Another significant event on the horizon is our wedding! We’ve booked our venue for July 2021. There’s still a lot of planning to do, preferably before Baby Way arrives!!
As we’ve mentioned before, we’re very lucky to have been offered significant help towards out wedding costs from both sets of parents. This, combined with our frugal approach, should mean the cost to us personally is small. We’ll continue to detail all wedding spending in our Monthly Spending Posts. This includes whether we’ve paid for each item ourselves or not!
Other potential significant changes we’ve discussed numerous times include possibly moving house and/or working abroad. We continue to assess our options with both and will see what the future brings!

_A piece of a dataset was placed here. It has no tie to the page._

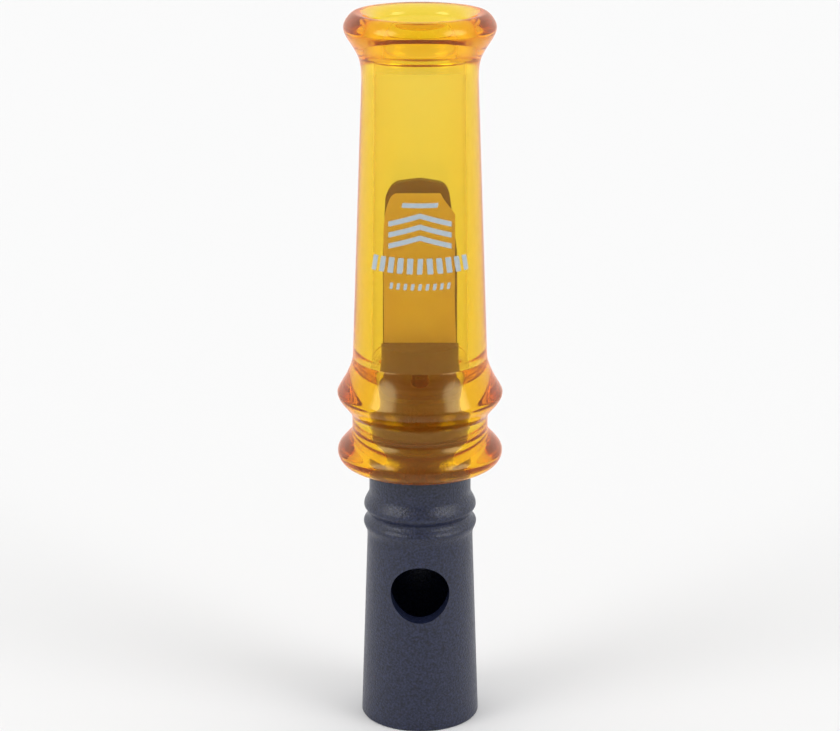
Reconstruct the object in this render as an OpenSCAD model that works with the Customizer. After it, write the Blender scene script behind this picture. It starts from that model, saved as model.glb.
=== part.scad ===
// Duck call: a clear barrel pushed over a stopper that carries a sounding board, a wedge and two reeds.
// Millimetres. +Z is up, along the call's axis, and z = 0 is the face of the exhaust end.
// The reeds lie in the plane y = 0 and face -Y, the side of the round hole in the stopper.

/* [Stopper] */
// Height of the shoulder that the barrel rests on
shoulder_z = 53.3; // [52:0.1:55]
// Radius of the exhaust end
base_r = 11.8; // [11.3:0.1:12.5]
// Radius of the neck under the barrel
neck_r = 10.05; // [9.9:0.05:10.2]
// Radius of the tenon inside the barrel
tenon_r = 9.38; // [9.2:0.02:9.4]
// Length of the tenon above the shoulder
tenon_l = 14.7; // [12:0.1:16]
// Radius of the exhaust bore
exhaust_r = 7.6; // [7.4:0.1:7.8]
// Radius of the round hole in the side
tone_hole_r = 5.8; // [4:0.1:6]
// Height of the middle of that hole
tone_hole_z = 28.8; // [24:0.1:32]

/* [Barrel] */
// Overall height of the call
overall_h = 142.3; // [140:0.1:146]
// Radius of the socket that takes the tenon
socket_r = 9.46; // [9.44:0.01:9.5]
// Radius of the chamber at its top end
chamber_top_r = 8.6; // [8.2:0.1:9.2]
// Radius of the mouth hole
throat_r = 7; // [6:0.1:7.5]
// Radius of the two beads
bead_r = 16.2; // [15:0.1:17]
// Radius of the groove between the beads
groove_r = 13.3; // [12.5:0.05:14]
// Radius of the flared lip
lip_r = 14.45; // [13.5:0.05:15]
// Narrowest outer radius, below the lip
waist_r = 11.1; // [10.8:0.05:11.5]

/* [Reeds and board] */
// Height of the board's tip
board_tip_z = 109.7; // [106:0.1:114]
// Width of the board
board_w = 14.7; // [14:0.1:15]
// Height of the wedge's upper end
wedge_top_z = 78.1; // [74:0.1:82]
// Height of the upper reed's tip
reed_tip_z = 107.7; // [104:0.1:109]
// Width of the upper reed
reed_w = 14.1; // [13.5:0.1:14.3]
// Thickness of the lower reed
lower_reed_t = 0.28; // [0.2:0.01:0.36]
// Thickness of the upper reed
upper_reed_t = 0.25; // [0.2:0.01:0.36]

/* [Hidden] */
$fn = 96;

curve_steps = 9;                 // straight steps in each curved stretch of an outline
edge = 0.5;                      // chamfer on moulded edges
base_round = 0.3;                // rounding of the exhaust end's outer edge
cut = 1;                         // how far a cutting shape runs past what it cuts

// Stopper outline, from the base up
taper_top = [10.5, 37.6];
lower_ring = [11.2, 40.9];
ring_groove = [10.2, 42.65];
upper_ring = [11.12, 44.45];
neck_z = 47.5;
tenon_top_z = shoulder_z + tenon_l;
seal_r = 0.5;                    // half the thickness of a seal's cord
seal_gap = 0.04;                 // space between a seal and the barrel's socket
seal_zs = [shoulder_z + 3.4, shoulder_z + 7];

// Barrel outline
lower_bead_z = 55.85;
upper_bead_z = 67.9;
upper_bead_bias = 0.62;          // below 1: the bead's upper side is full and its flare long
groove_z = [60.6, 62.7];
flare_z = 77;
flare_r = 12.95;
flare_edge_z = 75;               // the flare stops here, at a faint edge around the barrel
waist_z = 129.4;
lip_z = 139.6;
crest_r = 12.4;
lip_power = 1.5;                 // below 2: the lip's outside is flatter than an ellipse
lip_bias = 1.65;                 // above 1: the flare under the lip starts gently
bell = [9.2, 140.2];             // where the mouth's inside starts to curl out to the crest
throat_z = [136.1, 138.8];
chamber_top_z = 134.7;
bead_under_r = 13.65;            // where the lower bead's round end meets the end face
bead_under_h = 2.62;

// Board, wedge and reeds
board_root_z = 45;
board_gap = 0.02;                // space between the board or wedge and the exhaust bore
board_thick = 5.4;               // thickness of the board above the wedge
board_tip_thick = 2.2;
board_shoulder_z = 96;           // the board's sides are straight up to here
board_left_round = [-3.4, 105.8, 3.5];   // x, z and radius of the round at each corner of the tip
board_right_round = [3.3, 106.6, 2.6];
face_relief = 1.6;               // how far the board's face falls away at its tip
channel_w = 6.4;
channel_depth = 3.9;
channel_top_z = 103;
wedge_root_z = 50;
wedge_hole_r = 1.65;
wedge_hole_z = 71.8;
wedge_mark_z = 75.65;
reed_root_z = 52;
reed_gap = 0.09;                 // air between the board, the two reeds and the wedge
bend_gap = 0.05;                 // space between a reed's root and its blade
reed_curve_z = 99;               // the reeds' left edges curve in from here to the tip
reed_tip_x = [-4.6, 3.9];        // left and right ends of the tip
reed_clip = [6.1, 103.6];        // x and z where the straight cut at the right corner starts
reed_back = [0.25, 0.5];         // how much narrower (each side) and shorter the lower reed is
lower_reed_y = -reed_gap;
upper_reed_y = lower_reed_y - lower_reed_t - reed_gap;
wedge_y = upper_reed_y - upper_reed_t - reed_gap;

// An S-shaped stretch that leaves a and meets b along the axis. bias moves its steep part.
function s_curve(a, b, bias = 1) = [for (i = [0:curve_steps])
    let (t = i / curve_steps, s = 0.5 - 0.5 * cos(180 * pow(t, bias)))
    [a[0] + (b[0] - a[0]) * s, a[1] + (b[1] - a[1]) * t]];

// A quarter round from a point on the side to a point on the crest. power 2 is an ellipse.
function quarter(side, crest, power = 2) = [for (i = [0:curve_steps])
    let (a = 90 * i / curve_steps, u = pow(cos(a), 2 / power), v = pow(sin(a), 2 / power))
    [crest[0] + (side[0] - crest[0]) * u, side[1] + (crest[1] - side[1]) * v]];

function reversed(pts) = [for (i = [len(pts) - 1:-1:0]) pts[i]];

// Joins stretches into one outline, where an end point shared by two stretches counts once
function joined(parts) = let (pts = [for (p = parts) each p])
    [for (i = [0:len(pts) - 1]) if (i == 0 || norm(pts[i] - pts[i - 1]) > 0.001) pts[i]];

function barrel_outer() = joined([
    [for (p = reversed(quarter([bead_r, lower_bead_z], [bead_under_r, lower_bead_z - bead_under_h])))
        if (p[1] >= shoulder_z) p],
    s_curve([bead_r, lower_bead_z], [groove_r, groove_z[0]]),
    s_curve([groove_r, groove_z[1]], [bead_r, upper_bead_z]),
    [for (p = s_curve([bead_r, upper_bead_z], [flare_r, flare_z], upper_bead_bias))
        if (p[1] <= flare_edge_z) p],
    s_curve([waist_r, waist_z], [lip_r, lip_z], lip_bias),
    quarter([lip_r, lip_z], [crest_r, overall_h], lip_power),
    reversed(quarter(bell, [crest_r, overall_h])),
    [[throat_r, throat_z[1]]]
]);

module barrel() {
    end_r = bead_under_r + (bead_r - bead_under_r)
        * sqrt(1 - pow((lower_bead_z - shoulder_z) / bead_under_h, 2));
    color("orange", 0.6) rotate_extrude()
        polygon(concat([[socket_r + edge, shoulder_z], [end_r, shoulder_z]], barrel_outer(), [
            [throat_r, throat_z[0]],
            [chamber_top_r, chamber_top_z],
            [socket_r, tenon_top_z + 2 * cut],
            [socket_r, shoulder_z + edge]
        ]));
}

module stopper_outline() {
    polygon(joined([
        [[exhaust_r + 2 * edge, 0]],
        reversed(quarter([base_r, base_round], [base_r - base_round, 0])),
        [taper_top],
        s_curve([taper_top[0], taper_top[1] + edge], lower_ring, 1.4),
        s_curve(lower_ring, ring_groove),
        s_curve(ring_groove, upper_ring),
        s_curve(upper_ring, [neck_r, neck_z]),
        [[neck_r, shoulder_z], [tenon_r, shoulder_z], [tenon_r, tenon_top_z - edge],
         [tenon_r - edge, tenon_top_z], [exhaust_r, tenon_top_z], [exhaust_r, 2 * edge]]
    ]));
}

module stopper() {
    seal_in_r = socket_r - seal_gap - 2 * seal_r;
    color("slategray") difference() {
        rotate_extrude() stopper_outline();
        translate([0, 0, tone_hole_z]) rotate([90, 0, 0]) cylinder(r = tone_hole_r, h = base_r + cut);
        for (z = seal_zs) translate([0, 0, z - seal_r]) difference() {
            cylinder(r = tenon_r + cut, h = 2 * seal_r);
            translate([0, 0, -cut]) cylinder(r = seal_in_r, h = 2 * (seal_r + cut));
        }
    }
}

module tenon_seal(z) {
    color("dimgray") translate([0, 0, z]) rotate_extrude()
        translate([socket_r - seal_gap - seal_r, 0]) circle(r = seal_r - 0.01, $fn = 32);
}

// Front outline of the board: straight sides, then a tip with two unlike rounds and a low crown
module board_outline() {
    hull() {
        translate([-board_w / 2, board_root_z]) square([board_w, board_shoulder_z - board_root_z]);
        for (round = [board_left_round, board_right_round])
            translate([round[0], round[1]]) circle(r = round[2]);
        translate([-edge / 2, board_tip_z - edge]) square(edge);
    }
}

// Side outline of the board above the wedge: the face falls away in an arc and the back tapers
module board_side() {
    length = board_tip_z - wedge_top_z;
    face = [for (i = [0:curve_steps]) let (t = i / curve_steps)
        [face_relief * t * t, wedge_top_z + length * t]];
    polygon(concat([[0, board_root_z]], face, [
        [face_relief + board_tip_thick, board_tip_z],
        [board_thick, wedge_top_z + 6],
        [exhaust_r, wedge_top_z - 2],
        [exhaust_r, board_root_z]
    ]));
}

module tone_board() {
    color("slategray") difference() {
        intersection() {
            translate([0, 0, board_root_z]) cylinder(r = exhaust_r - board_gap, h = board_tip_z);
            translate([0, base_r, 0]) rotate([90, 0, 0]) linear_extrude(2 * base_r) board_outline();
            rotate([90, 0, 90]) linear_extrude(2 * base_r, center = true) board_side();
        }
        translate([-channel_w / 2, -cut, board_root_z - cut])
            cube([channel_w, channel_depth + cut, channel_top_z - channel_w / 2 - board_root_z + cut]);
        translate([0, channel_depth, channel_top_z - channel_w / 2]) rotate([90, 0, 0])
            cylinder(r = channel_w / 2, h = channel_depth + cut);
    }
}

module reed_wedge() {
    face_y = exhaust_r - board_gap;
    color("dimgray") difference() {
        intersection() {
            translate([0, 0, wedge_root_z]) rotate_extrude()
                polygon([[0, 0], [face_y, 0], [face_y, wedge_top_z - wedge_root_z - edge / 2],
                         [face_y - edge / 2, wedge_top_z - wedge_root_z], [0, wedge_top_z - wedge_root_z]]);
            translate([-base_r, wedge_y - base_r, 0]) cube([2 * base_r, base_r, overall_h]);
        }
        translate([0, -3.5, wedge_hole_z]) rotate([90, 0, 0]) cylinder(r = wedge_hole_r, h = base_r);
        translate([0, 0.15 - face_y, wedge_mark_z]) rotate([90, 0, 0])
            cylinder(r = wedge_hole_r, h = base_r);
    }
}

// A strip of reed film between the board and the wedge, with its front at y - t
module reed_strip(half, y, t) {
    translate([-half, y - t, reed_root_z]) cube([2 * half, t, wedge_top_z - reed_root_z]);
}

// The free part of a reed. back is how much narrower and shorter it is than the upper reed.
module reed_blade(y, t, back) {
    half = reed_w / 2 - back[0];
    low_z = wedge_top_z + bend_gap;
    tip_z = reed_tip_z - back[1];
    clip_x = back[0] > 0 ? half : reed_clip[0];
    left = [for (i = [0:curve_steps]) let (a = 90 * i / curve_steps)
        [reed_tip_x[0] + (-half - reed_tip_x[0]) * cos(a), reed_curve_z + (tip_z - reed_curve_z) * sin(a)]];
    translate([0, y, 0]) rotate([90, 0, 0]) linear_extrude(t)
        polygon(concat([[-half, low_z]], left,
                       [[reed_tip_x[1], tip_z], [clip_x, reed_clip[1]], [half, low_z]]));
}

module lower_reed_root() {
    color("khaki") reed_strip(reed_w / 2 - reed_back[0], lower_reed_y, lower_reed_t);
}

module lower_reed_blade() {
    color("khaki") reed_blade(lower_reed_y, lower_reed_t, reed_back);
}

module upper_reed_root() {
    color("wheat") reed_strip(reed_w / 2, upper_reed_y, upper_reed_t);
}

module upper_reed_blade() {
    color("wheat") reed_blade(upper_reed_y, upper_reed_t, [0, 0]);
}

barrel();
stopper();
tenon_seal(seal_zs[0]);  // tenon_seal_lower
tenon_seal(seal_zs[1]);  // tenon_seal_upper
tone_board();
reed_wedge();
lower_reed_root();
lower_reed_blade();
upper_reed_root();
upper_reed_blade();
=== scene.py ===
"""Looks of the duck call: clear amber barrel, matte blue-grey stopper, board, wedge and reeds."""

import math

import bmesh
import bpy
from mathutils import Matrix, Vector


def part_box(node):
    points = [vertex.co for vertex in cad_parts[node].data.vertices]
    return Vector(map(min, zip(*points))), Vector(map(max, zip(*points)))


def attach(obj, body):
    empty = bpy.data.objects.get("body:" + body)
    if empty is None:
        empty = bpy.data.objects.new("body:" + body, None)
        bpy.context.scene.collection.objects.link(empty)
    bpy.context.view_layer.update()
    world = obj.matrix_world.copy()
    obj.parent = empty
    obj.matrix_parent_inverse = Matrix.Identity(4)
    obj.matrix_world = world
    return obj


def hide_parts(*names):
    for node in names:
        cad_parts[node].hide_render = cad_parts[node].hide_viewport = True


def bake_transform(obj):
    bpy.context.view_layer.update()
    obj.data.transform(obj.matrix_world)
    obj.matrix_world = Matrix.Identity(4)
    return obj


MM = 0.001
X, Y, Z = 0, 1, 2

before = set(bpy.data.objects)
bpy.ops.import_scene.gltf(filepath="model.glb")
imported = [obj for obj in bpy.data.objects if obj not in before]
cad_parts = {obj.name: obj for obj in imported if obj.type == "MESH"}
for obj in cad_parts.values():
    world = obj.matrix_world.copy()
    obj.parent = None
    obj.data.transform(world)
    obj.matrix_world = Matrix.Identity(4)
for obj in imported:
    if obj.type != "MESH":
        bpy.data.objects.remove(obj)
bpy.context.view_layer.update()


# ---------------------------------------------------------------- sizes in mm

def low(node, axis):
    """Lowest coordinate of a CAD node along an axis, in mm."""
    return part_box(node)[0][axis] / MM


def high(node, axis):
    """Highest coordinate of a CAD node along an axis, in mm."""
    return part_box(node)[1][axis] / MM


FIT_GAP = 0.02    # space between the board or wedge and the bore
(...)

Despite these changes, we are still expecting to hit savings rates of around 40% in the coming 12 months.
We look forward to meeting these goals and hope we’ll be providing a positive update at this time next year!
A Way to Less
We really hope you continue to find value in our blog posts. We cover quite a diverse range of topics, simply based on what we’re doing/interested in at the time. Our plan is to continue documenting every penny we spend in the hope this provides an example of how you can live well for relatively little expense.
If there are any particular topics you want us to cover more, please get in touch. We’d love to know what you find the most value in!
Here’s to another fun year of blogging at A Way to Less!
Congrats on the 1 year!
You’ve made great progress but in the same boat as the rest of us investors in seeing our portfolios drop. Keep calm and carry on investing is my motto. This could all put a big dent in my FIRE plans but the worst thing that can happen is that I carry on working a bit longer than planned.
Hope you are well, staying safe and have enough supplies.
Thanks Weenie! Luckily we’re fairly early on in our journey so we can still see this as more of an opportunity than a threat. Hopefully things recover quickly enough for your FIRE plans to stay in tact. Stay safe!
Congrats on your 1st year of blogging. I’m just new with blogging and I find it quite hard to maintain. I’m looking forward to learning more from your blog.